Russia's Armata tank will be deployed in 2020 Getty

Russia's latest Armata tank, which is made by Russian manufacturer Renova, is set to be deployed by the country's armed forces in 2020, and news outlets claim that it is tough enough to run on Mars.

The T-14 Armata boasts of engine tech that makes use of supercapacitors to store energy required for start-ups and, as a result, it is able to operate at temperatures as low as -58 degrees Fahrenheit, says a report by Kremlin-backed news outlet Sputnik which is titled Magic Starter: Armata Engines Make It Fit For Martian Temperature.

While that seems like a really low temperature, Mars' lows can drop to -197 degrees F. Also, there's the crucial fact regarding the Armata's diesel engine needing adequate oxygen to work on the Red Planet. So, while the claims are obviously hyped up, the tank itself is extremely capable.

Armata is a result of vast sums of money pumped into research and development, according to Popular Mechanics. When it was first announced in 2015, it caused quite a stir thanks to the long list of features that it boasted of and was dubbed "the most revolutionary tank in a generation".

Its features include the first "fully automated, digitised, unmanned turret", according to a Telegraph report that quoted a leaked British Intelligence briefing.

The diesel engine is controlled through a 12-speed automatic transmission and batteries are aided by supercapacitors which can work even through Russian winters, giving it smooth engine starts, says the Sputnik report.

Apart from starting engines immediately, the power systems work much like a start-stop feature that is seen in modern cars, says the report. This keeps many of the on-board electronics powered up even before the engine comes to life.

The Armata is also able to save fuel by switching its engine on and off as required, and also has extended battery life, says the report.

Milkhail Livshits, head of Renova's department of high-technology asset management, said in an interview, "We tested the super-condenser to start the engine of a tank that had spent several days in very cold weather, so its batteries were dead. We still managed to rev it up with the help of a mobile power station built around a super-condenser the size of a briefcase."

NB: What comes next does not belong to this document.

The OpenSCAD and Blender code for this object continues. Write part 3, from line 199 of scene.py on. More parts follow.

The use of supercapacitors, he added, freed up more space inside the tank's battery compartment. This translates to a lighter vehicle and gives the option of carrying additional fuel, notes Sputnik.

Russian armoured technology expert Sergei Suvorov says, "Right now, tank designers are working to make their vehicles as fire-proof a possible. As a result, they are getting rid of the hydraulic system of weapons stabilisation and turret movement. It is unreliable and, in case of a hit, it can cause the turret to blow up."

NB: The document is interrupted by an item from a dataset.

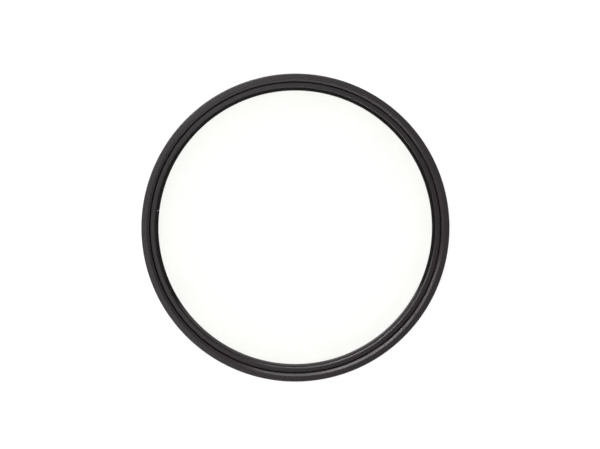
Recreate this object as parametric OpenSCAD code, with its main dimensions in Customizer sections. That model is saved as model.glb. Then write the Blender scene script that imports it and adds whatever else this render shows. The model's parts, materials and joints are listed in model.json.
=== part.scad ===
// Screw-in ultraviolet filter for a camera lens, lying on its rear thread with its front face up.
// A turned aluminium mount carries a round plane glass. A split ring of round spring wire
// snaps into a groove over the glass and holds it down on the mount's rear lip.
// The optical axis is Z. Z = 0 is the rear end face of the male thread.

/* [Thread] */
// Nominal diameter of the filter thread, rear male and front female
thread_d = 77; // [49:1:95]
// Pitch of both threads
thread_pitch = 0.75; // [0.5:0.25:1]
// Length of the rear male thread, from its end face to the rim's shoulder
rear_thread_l = 2.6; // [2:0.1:3.2]
// Depth of the front female thread, from the front face to the ledge
front_thread_l = 2.6; // [2.2:0.1:4]
// Width of the run-out groove at the inner end of each thread
runout_w = 0.4; // [0.3:0.1:0.6]
// Depth of the run-out grooves past the root of the thread
runout_depth = 0.08; // [0.02:0.02:0.2]
// Lead-in chamfer at the tip of the male thread
rear_lead = 0.3; // [0.1:0.05:0.5]
// Lead-in chamfer at the mouth of the female thread
mouth_lead = 0.58; // [0.3:0.02:0.9]
// Leg of the 45 degree relief that is turned into the ledge at the foot of the female thread
foot_relief = 0.26; // [0.1:0.02:0.5]

/* [Rim] */
// Width of the rim outside the nominal thread
rim_w = 1.6; // [1.2:0.1:3]
// Chamfer on the rim's front outer edge
rim_front_edge = 0.25; // [0.1:0.05:0.3]
// Chamfer on the rim's rear outer edge
rim_rear_edge = 0.2; // [0.1:0.05:0.3]

/* [Knurl] */
// Number of straight ridges in the grip round the rim
knurl_count = 240; // [120:10:300]
// How far the ridges lie below the plain bands, which keep them from knocks
knurl_relief = 0.06; // [0.02:0.01:0.1]
// Depth of the grooves between the ridges
knurl_depth = 0.2; // [0.1:0.02:0.3]
// Share of the pitch that a ridge keeps at its crest
knurl_crest = 0.3; // [0.1:0.05:0.5]
// Plain band between the front face and the grip
knurl_front_margin = 1; // [0.6:0.1:1.4]
// Plain band between the grip and the rear shoulder
knurl_rear_margin = 0.7; // [0.4:0.1:1.2]

/* [Glass and seat] */
// Thickness of the glass
glass_t = 1.6; // [1:0.1:2.5]
// Bevel round both edges of the glass
glass_bevel = 0.1; // [0.05:0.05:0.3]
// Gap between the edge of the glass and its pocket
glass_gap = 0.15; // [0.05:0.05:0.25]
// Thickness of the rear lip that the glass lies on
lip_t = 1.2; // [0.8:0.1:2.2]
// Width of the rear lip, from the pocket wall to the clear opening
lip_w = 0.55; // [0.4:0.05:1.5]
// Chamfer at the rear end of the clear opening
lip_rear_edge = 0.35; // [0.1:0.05:0.5]
// Width of the flat ledge between the female thread and the glass pocket
ledge_w = 1.6; // [1.4:0.05:2]
// Chamfer on the inner edge of the ledge
ledge_edge = 0.36; // [0.1:0.02:0.4]

/* [Spring ring] */
// Diameter of the spring wire that holds the glass
wire_d = 0.9; // [0.7:0.05:1.2]
// How far the wire sits in the groove of the pocket wall
wire_bite = 0.16; // [0.1:0.02:0.3]
// Clearance round the wire in its groove
wire_gap = 0.04; // [0.02:0.01:0.08]
// Distance between the top of the wire and the ledge
wire_drop = 0.5; // [0.4:0.05:0.8]
// Width of the split between the ends of the ring
split_w = 0.3; // [0.1:0.1:2]
// Direction of the split round the axis, in degrees from +X
split_angle = 173; // [0:1:359]

/* [Hidden] */
$fn = 256;
wire_fn = 48;
overcut = 1;

// Height of the basic profile of a 60 degree metric thread
thread_h = thread_pitch * sqrt(3) / 2;
// Radii of the plain crests of the two threads, and of the run-out grooves past their roots
male_crest_r = thread_d / 2;
female_crest_r = male_crest_r - thread_h * 5 / 8;
male_undercut_r = male_crest_r - thread_h * 17 / 24 - runout_depth;
female_undercut_r = male_crest_r + runout_depth;

rim_r = male_crest_r + rim_w;
knurl_r = rim_r - knurl_relief;
mouth_r = female_crest_r + mouth_lead;
pocket_r = female_crest_r - ledge_w;
lip_r = pocket_r - lip_w;
glass_r = pocket_r - glass_gap;
wire_r = wire_d / 2;
wire_centre_r = pocket_r + wire_bite - wire_r;

seat_z = lip_t;
glass_top_z = seat_z + glass_t;
wire_z = glass_top_z + wire_r;
ledge_z = glass_top_z + wire_d + wire_drop;
front_z = ledge_z + front_thread_l;

// Section of the mount, drawn as radius and height, from the clear opening round the outside
module mount_section() {
    difference() {
        polygon([
            [lip_r + lip_rear_edge, 0],
            [male_crest_r - rear_lead, 0],
            [male_crest_r, rear_lead],
            [male_crest_r, rear_thread_l - runout_w - (male_crest_r - male_undercut_r)],
            [male_undercut_r, rear_thread_l - runout_w],
            [male_undercut_r, rear_thread_l],
            [rim_r - rim_rear_edge, rear_thread_l],
            [rim_r, rear_thread_l + rim_rear_edge],
            [rim_r, front_z - rim_front_edge],
            [rim_r - rim_front_edge, front_z],
            [mouth_r, front_z],
            [female_crest_r, front_z - mouth_lead],
            [female_crest_r, ledge_z + runout_w + female_undercut_r - female_crest_r],
            [female_undercut_r, ledge_z + runout_w],
            [female_undercut_r, ledge_z - foot_relief],
            [female_crest_r, ledge_z - foot_relief],
            [female_crest_r - foot_relief, ledge_z],
            [pocket_r + ledge_edge, ledge_z],
            [pocket_r, ledge_z - ledge_edge],
            [pocket_r, seat_z],
            [lip_r, seat_z],
            [lip_r, lip_rear_edge]
        ]);
        translate([wire_centre_r, wire_z])
            circle(r = wire_r + wire_gap, $fn = wire_fn);
    }
}

// Outline of the grip: a ring of ridges with flat crests, and V grooves between them.
// Each ridge gives three corners, as a share of the pitch and a radius.
function knurl_outline() =
    let (
        pitch_angle = 360 / knurl_count,
        corners = [
            [0, knurl_r],
            [knurl_crest, knurl_r],
            [(1 + knurl_crest) / 2, knurl_r - knurl_depth]
        ]
    )
    [
        for (ridge = [0:knurl_count - 1], corner = corners)
            let (a = (ridge + corner[0]) * pitch_angle)
                corner[1] * [cos(a), sin(a)]
    ];

// What the knurling takes off the rim between its two plain bands
module knurl_cut() {
    translate([0, 0, rear_thread_l + knurl_rear_margin])
        linear_extrude(front_z - knurl_front_margin - rear_thread_l - knurl_rear_margin)
            difference() {
                circle(r = rim_r + overcut);
                polygon(knurl_outline());
            }
}

// The one-piece mount, with a thread at each end, the knurled rim and the glass pocket
module mount_ring() {
    color("#2b2a2b")
        difference() {
            rotate_extrude() mount_section();
            knurl_cut();
        }
}

// Plane-parallel glass with a bevel round both edges
module filter_glass() {
    color("#e8f0ee", 0.4)
        translate([0, 0, seat_z])
            rotate_extrude()
                polygon([
                    [0, 0],
                    [glass_r - glass_bevel, 0],
                    [glass_r, glass_bevel],
                    [glass_r, glass_t - glass_bevel],
                    [glass_r - glass_bevel, glass_t],
                    [0, glass_t]
                ]);
}

// Split ring of round wire, sprung out into the groove over the glass
module spring_ring() {
    split_turn = 2 * asin(split_w / 2 / wire_centre_r);
    color("#1d1c1c")
        translate([0, 0, wire_z])
            rotate([0, 0, split_angle + split_turn / 2])
                rotate_extrude(angle = 360 - split_turn)
                    translate([wire_centre_r, 0])
                        circle(r = wire_r, $fn = wire_fn);
}

mount_ring();
filter_glass();
spring_ring();
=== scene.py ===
# %% [markdown]
# # A screw-in ultraviolet filter, seen from almost straight above
#
# The filter is three pieces: a black anodised aluminium mount, a round glass, and a split wire
# ring that holds the glass down. The CAD model already has all three at their real size, so this
# script only gives them what the solids leave out: real threads, eased edges and finishes.
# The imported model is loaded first. Its box is kept.

# %% Load the frame
import json
import math

import bmesh
import bpy
import numpy as np
from mathutils import Matrix, Vector


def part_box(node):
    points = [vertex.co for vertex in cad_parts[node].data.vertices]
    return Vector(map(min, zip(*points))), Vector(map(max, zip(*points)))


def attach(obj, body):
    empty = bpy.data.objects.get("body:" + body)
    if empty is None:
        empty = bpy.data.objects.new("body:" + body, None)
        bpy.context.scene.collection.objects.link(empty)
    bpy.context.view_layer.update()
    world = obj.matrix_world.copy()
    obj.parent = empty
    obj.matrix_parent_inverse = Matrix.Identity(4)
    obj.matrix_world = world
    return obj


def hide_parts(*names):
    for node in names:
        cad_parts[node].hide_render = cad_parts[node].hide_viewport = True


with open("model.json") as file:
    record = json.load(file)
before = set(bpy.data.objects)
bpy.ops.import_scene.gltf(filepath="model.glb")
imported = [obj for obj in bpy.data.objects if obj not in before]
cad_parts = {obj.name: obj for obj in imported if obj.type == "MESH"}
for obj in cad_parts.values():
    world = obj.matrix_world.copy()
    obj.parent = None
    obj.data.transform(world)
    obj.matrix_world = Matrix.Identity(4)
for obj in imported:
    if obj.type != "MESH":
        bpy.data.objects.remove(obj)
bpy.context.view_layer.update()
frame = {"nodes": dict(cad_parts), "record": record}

MM = 0.001

# %% [markdown]
# ## Sizes
#
# Sizes that the solids carry are read from the frame, so that the dressed pieces always fit them.
# Only what a box can't tell is written out here, in millimetres: the thread's pitch, the small
# chamfers and the knurl. They are the same values that a turner would read off the drawing.
# A metric thread's depth is a share of the height of its sharp 60 degree profile: 17/24 of it
# for a male thread and 5/8 for a female one.

# %% Read the sizes from the frame
mounts = {mount["name"]: mount for mount in frame["record"]["mounts"]}
mount_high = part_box("mount_ring")[1]
wire_low, wire_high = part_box("spring_ring")

rim_r = mount_high[0]
front_z = mount_high[2]
seat_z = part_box("filter_glass")[0][2]
wire_r = (wire_high[2] - wire_low[2]) / 2
wire_z = wire_low[2] + wire_r
wire_centre_r = wire_high[1] - wire_r
male_crest_r = mounts["rear_thread"]["dims"]["r_mm"] * MM
print(f"radii in mm: rim {rim_r / MM:.2f}, male crest {male_crest_r / MM:.2f}, "
      f"middle of the wire {wire_centre_r / MM:.2f}")

# %% Sizes that the boxes don't tell
thread_pitch = 0.75 * MM
rear_thread_l = 2.6 * MM
front_thread_l = 2.6 * MM
runout_w = 0.4 * MM
runout_depth = 0.08 * MM
rear_lead = 0.3 * MM
mouth_lead = 0.58 * MM
foot_relief = 0.26 * MM
rim_front_edge = 0.25 * MM
rim_rear_edge = 0.2 * MM
knurl_count = 240
knurl_relief = 0.06 * MM
knurl_depth = 0.2 * MM
knurl_crest = 0.3
knurl_front_margin = 1.0 * MM
knurl_rear_margin = 0.7 * MM
lip_w = 0.55 * MM
lip_rear_edge = 0.35 * MM
ledge_w = 1.6 * MM
ledge_edge = 0.36 * MM
wire_gap = 0.04 * MM
split_w = 0.3 * MM
split_angle = math.radians(173)

thread_h = thread_pitch * math.sqrt(3) / 2
male_depth = thread_h * 17 / 24
female_depth = thread_h * 5 / 8
female_crest_r = male_crest_r - female_depth
male_undercut_r = male_crest_r - male_depth - runout_depth
female_undercut_r = male_crest_r + runout_depth
pocket_r = female_crest_r - ledge_w
lip_r = pocket_r - lip_w
ledge_z = front_z - front_thread_l
knurl_low_z = rear_thread_l + knurl_rear_margin
knurl_high_z = front_z - knurl_front_margin
knurl_r = rim_r - knurl_relief
print(f"female crest {female_crest_r / MM:.2f}, pocket {pocket_r / MM:.2f}, ledge at {ledge_z / MM:.2f} mm")

# %% [markdown]
# ## The outline of the mount
#
# The mount was turned from one bar, so its form is a section carried round the axis. The section
# could be spun by a modifier, but then the threads would have to be cut by a boolean, which leaves
# ragged meshes. Here the section is a closed list of corners, and every surface point is worked
# out from it by a formula, threads included.
#
# No turned edge is truly sharp. Each corner is replaced by a short curve, a tenth of a millimetre
# long at most, and that is what catches the light along the edges.
#
# Two small cuts make the dark line that runs round inside the front chamfer: the relief turned
# into the ledge at the foot of the female thread, and the run-out groove just behind it.

# %% The corners of the section, as radius and height
groove_points = 7
groove_r = wire_r + wire_gap
groove_half = math.acos((pocket_r - wire_centre_r) / groove_r)
groove_turns = np.linspace(-1, 1, groove_points) * groove_half
groove = np.column_stack([
    wire_centre_r + groove_r * np.cos(groove_turns),
    wire_z - groove_r * np.sin(groove_turns),
])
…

The space provided by the use of supercapacitors, says the report, allows the Armata to completely get rid of the hydraulics, opting for a magnetic one instead. The main gun and the turret can, as a result, be activated quickly and the fire control systems can be used even without the main engine being on.

American tanks have their hydraulics placed on the outside, behind the turret, added Suvorov, and he claims that they can be easily disabled. According to him, if the hydraulics get damaged, pressure is lost, oil pours into the engine and it shuts off. "As a result, you have a tank being destroyed by a machine gun," Suvorov said.